В борьбе с боярской оппозицией Борис Годунов неизменно опирался на поддержку главного дьяка Андрея Щелкалова. Однако в 1587–1588 гг. их отношения заметно ухудшились. Располагая информацией о московском дуумвирате, английская королева 6 февраля 1587 г. обратилась с посланием к Годунову и Щелкалову[186], чем вызвала резкое «неудовольствие» Бориса. Он немедленно уведомил своего эмиссара в Лондоне Джерома Горсея, что не даст ответа Елизавете, поскольку она написала ему «грамоты весьма непригожие и весьма неприличные», ибо «смешивать» его с дьяком — значит наносить «немалую поруху его княжескому (!) достоинству и чести…»[187]. Андрей Щелкалов сохранял известную популярность в земщине и не желал признавать превосходство Годунова.
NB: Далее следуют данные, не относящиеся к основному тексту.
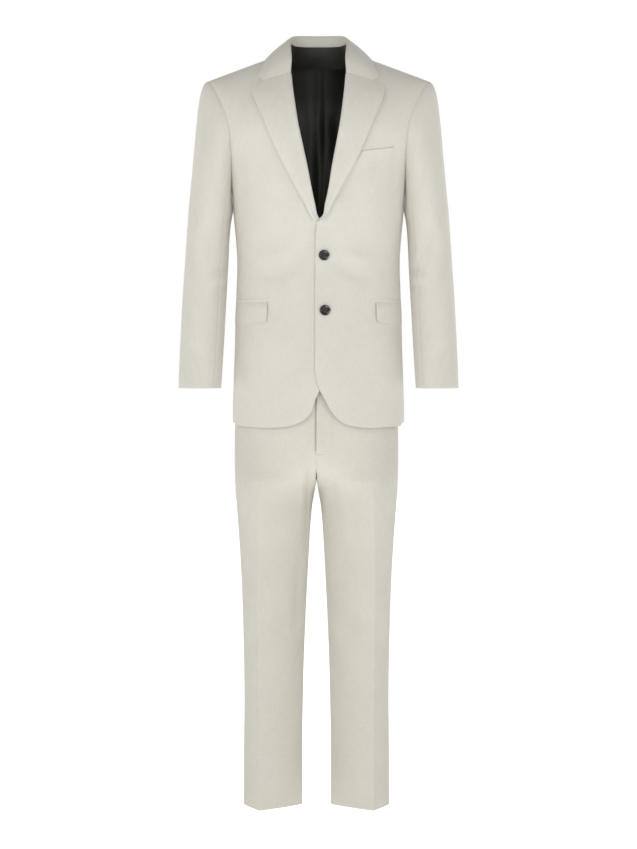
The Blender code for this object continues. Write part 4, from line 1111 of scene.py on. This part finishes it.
def build_sleeves():
    """Top and under sleeves, lined down to the cuff's facing."""
    first, last, full = FRONT_SEAM * SLEEVE_FINER, BACK_SEAM * SLEEVE_FINER, 2 * SLEEVE_SIDES
    pieces = {
        "sleeve_top_": [i % full for i in range(last, full + first + 1)],
        "sleeve_under_": list(range(first, last + 1)),
    }
    for word, side in SIDES:
        rings = sleeve_grid(side)
        for prefix, columns in pieces.items():
            grid = rings[:, columns]
            lined = np.ones(grid.shape[:2], dtype=np.int32)
            lined[-CUFF_FACING_ROWS:] = 0
            build_panel(prefix + word, grid, (side * SLEEVE_AXIS, 0), ("top", "first", "last"),
                        sleeve_folds(side), [JACKET_CLOTH, SATIN], lined,
                        allowance=np.array([-side * SLEEVE_ALLOWANCE, 0.0, 0.0]))


# Lapels and collar
def edge_frame(side, z):
    """Point of a front's inner edge on the outer face, with its normal and the way out of the cloth."""
    column = 1 if side > 0 else 2
    heights = [row[0] for row in FRONT_ROWS][::-1]
    edges = [row[column] for row in FRONT_ROWS][::-1]

    def on_edge(height):
        return torso_point(side * np.interp(height, heights, edges), height, "front", side)

    point = on_edge(z)
    along = unit(on_edge(z - 0.004) - on_edge(z + 0.004))
    normal = torso_normal(point[0], point[2], "front", side)
    out = np.cross(along, normal)
    if out[0] * side > 0:
        out = -out
    return point, normal, unit(out - normal * np.dot(out, normal))


def rolled_start(point, normal, out):
    """Middle of the cloth and its normals, from behind the front's edge, round it and onto its outer face."""
    radius = CLOTH / 2 + LIFT + LAYER / 2
    centre = point - normal * CLOTH / 2
    row = [(centre - normal * radius - out * INSIDE_LEG, -normal)]
    for k in range(ROLL_STEPS + 1):
        angle = math.pi * (k / ROLL_STEPS - 0.5)
        way = out * math.cos(angle) + normal * math.sin(angle)
        row.append((centre + way * radius, way))
    return row


def laid_on(x, z, side, face="front", lift=0.0):
    """Middle of a layer laid on the torso at this place, and its normal."""
    normal = torso_normal(x, z, face, side)
    return torso_point(x, z, face, side) + normal * (LIFT + LAYER / 2 + lift), normal


def gorge_line(side, base, tip):
    """Places from the roll along the gorge to the notch, and from there to a tip."""
    places = []
    for k in range(1, LAPEL_COLUMNS + 1):
        if k <= LAPEL_COLUMNS - 2:
            t = k / (LAPEL_COLUMNS - 2)
            places.append((base[0] + (side * NOTCH[0] - base[0]) * t, base[2] + (NOTCH[1] - base[2]) * t))
        else:
            t = (k - LAPEL_COLUMNS + 2) / 2
            places.append((side * (NOTCH[0] + (tip[0] - NOTCH[0]) * t), NOTCH[1] + (tip[1] - NOTCH[1]) * t))
    return places


def parted(rows):
    """Pairs of a point and a normal, as points and normals."""
    pairs = np.array(rows)
    return pairs[..., 0, :], pairs[..., 1, :]


def build_layer(node, rows, seams=(), thick=LAYER):
    """A shell whose middle passes through rows of points and normals, laid on other cloth."""
    path, ways = parted(rows)
    middle, facing = finer(path, LAYER_STEP, ways=ways)
    lift = fold_lift(middle, JACKET_FOLDS) + LAYER_SEAM * seam_lift(middle, seams)
    outer = middle + facing * (thick / 2 + lift[..., None])
    piece = shell(node + "_cloth", outer, facing, thick, [JACKET_CLOTH], seams=seams)
    declare(piece, node)
    return piece


def build_lapels():
    """Lapels rolled round the fronts' edges, a little puffed and lifted at their own edge."""
    parts = np.arange(1, LAPEL_COLUMNS + 1) / LAPEL_COLUMNS
    for word, side in SIDES:
        rows = []
        for j, (roll, edge_x, edge_z) in enumerate(LAPEL_ROWS):
            point, normal, out = edge_frame(side, roll)
            across, down = side * edge_x - point[0], edge_z - point[2]
            places = [(point[0] + across * t, point[2] + down * t) for t in parts]
            if j == 0:
                places = gorge_line(side, point, (edge_x, edge_z))
            row = rolled_start(point, normal, out)
            for t, (x, z) in zip(parts, places):
                lift = LAPEL_PUFF * math.sin(math.pi * t) ** 2 + LAPEL_EDGE_LIFT[word] * t ** 2
                row.append(laid_on(x, z, side, lift=lift * (GORGE_LIFT if j == 0 else 1.0)))
            rows.append(row)
        build_layer("lapel_" + word, rows, seams=("top",))


def collar_station(row, side):
    """Section of the collar: up the stand, over the roll and down the fall."""
    seam_x, seam_z, roll_x, roll_y, roll_z, edge_x, edge_z = row
    if seam_z < NECK_TOP:
        point, normal, out = edge_frame(side, seam_z)
    elif seam_x >= NECK_HALF:
        point = np.array([side * seam_x, 0.0, seam_z])
        normal = unit(np.array([side * SHOULDER_SLOPE, 0.0, 1.0]))
        out = unit(np.array([-side * 1.0, 0.0, SHOULDER_SLOPE]))
    else:
        point = torso_point(side * seam_x, seam_z, "back")
        normal = torso_normal(side * seam_x, seam_z, "back")
        away = np.array([-side * seam_x * STAND_SPREAD, 0.0, 1.0])
        out = unit(away - normal * np.dot(away, normal))
    foot = point + out * STAND_OUT - normal * STAND_SUNK
    top = np.array([side * roll_x, roll_y, roll_z])
    centre = top - np.array([0.0, 0.0, COLLAR_ROLL + LAYER / 2])
    face = "front" if seam_z < NECK_TOP else "back"
    if seam_x >= NECK_HALF:
        edge_normal = unit(np.array([side * SHOULDER_SLOPE, 0.0, 1.0]))
        edge = np.array([side * edge_x, 0.0, edge_z - EDGE_DROP]) + edge_normal * (LIFT + LAYER / 2)
    else:
        edge, edge_normal = laid_on(side * edge_x, edge_z, side, face)
    return foot, centre, edge, edge_normal


def collar_sections(rows):
    """Sections of the collar's stations, from the right end round the neck to the left end."""
    return [collar_station(row, -1) for row in rows[::-1]] + [collar_station(row, 1) for row in rows[1:]]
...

В беседе с английским послом Флетчером в 1588 г. он заявил, что Борису «всякие дела государственные, о которых делех государство держитца, по… царскому приказу все приказаны»[188]. Щелкалов недвусмысленно намекал на то, что Борис был таким же приказным человеком, как и он сам.
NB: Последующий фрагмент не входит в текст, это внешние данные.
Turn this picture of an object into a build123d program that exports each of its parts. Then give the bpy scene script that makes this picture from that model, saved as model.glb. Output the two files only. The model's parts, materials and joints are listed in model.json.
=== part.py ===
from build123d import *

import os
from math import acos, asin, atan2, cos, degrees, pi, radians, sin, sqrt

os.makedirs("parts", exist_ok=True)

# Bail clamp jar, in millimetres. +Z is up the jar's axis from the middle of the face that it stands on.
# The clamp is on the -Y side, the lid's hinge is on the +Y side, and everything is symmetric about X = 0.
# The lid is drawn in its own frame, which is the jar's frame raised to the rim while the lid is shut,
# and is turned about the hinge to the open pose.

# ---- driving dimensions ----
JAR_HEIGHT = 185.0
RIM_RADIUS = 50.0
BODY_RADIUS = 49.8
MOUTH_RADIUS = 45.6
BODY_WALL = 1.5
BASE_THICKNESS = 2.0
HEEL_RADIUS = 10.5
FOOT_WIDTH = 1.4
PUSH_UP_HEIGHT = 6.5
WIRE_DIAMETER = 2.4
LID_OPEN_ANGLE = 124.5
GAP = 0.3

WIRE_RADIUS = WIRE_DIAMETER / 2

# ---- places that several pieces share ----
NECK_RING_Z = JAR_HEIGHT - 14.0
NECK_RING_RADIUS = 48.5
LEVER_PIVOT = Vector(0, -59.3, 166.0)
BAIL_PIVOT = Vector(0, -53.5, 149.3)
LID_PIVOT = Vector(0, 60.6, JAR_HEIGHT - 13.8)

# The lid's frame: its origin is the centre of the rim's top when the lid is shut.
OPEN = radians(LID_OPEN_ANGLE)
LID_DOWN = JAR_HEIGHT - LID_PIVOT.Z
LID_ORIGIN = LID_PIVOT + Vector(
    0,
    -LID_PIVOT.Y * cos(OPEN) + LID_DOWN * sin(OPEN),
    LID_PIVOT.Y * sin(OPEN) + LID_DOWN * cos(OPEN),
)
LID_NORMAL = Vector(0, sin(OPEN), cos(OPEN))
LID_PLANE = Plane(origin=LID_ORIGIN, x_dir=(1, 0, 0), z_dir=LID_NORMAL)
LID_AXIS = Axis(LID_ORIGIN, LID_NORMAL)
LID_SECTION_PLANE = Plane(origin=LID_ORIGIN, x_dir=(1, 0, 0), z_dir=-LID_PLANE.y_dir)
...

В течение 20 лет Щелкалов возглавлял Посольский приказ. Право Бориса на самостоятельные сношения с иностранными державами он, вероятнее всего, рассматривал как попытку вмешательства в дела дипломатического ведомства. Трения между соправителями в конце концов вышли наружу и стали предметом обсуждения в дипломатических кругах. По возвращении из Москвы в 1589 г. австрийский посол Н. Варкоч констатировал, что Борис Федорович совсем не благоволит к Андрею Щелкалову: канцлер больше не в чести, за ним следят и не очень ему доверяют[189]. Сведения Варкоча можно было бы счесть домыслом, если бы они не имели подтверждения в более авторитетных источниках, и в частности в статейном списке посольства Флетчера в Москву. Английский купец А. Мерш, будучи ограблен дьяком, помалкивал до поры до времени, но потом, «видечи, что он (Щелкалов. — Р. С.), де, в опале», подал царю челобитную и добился того, что «ему (канцлеру. — Р. С.) тогда велел государь отчет отдавати». Из английских документов следует, что Щелкалов попал в немилость в начале 1588 г., но уже к июню вышел из опалы[190].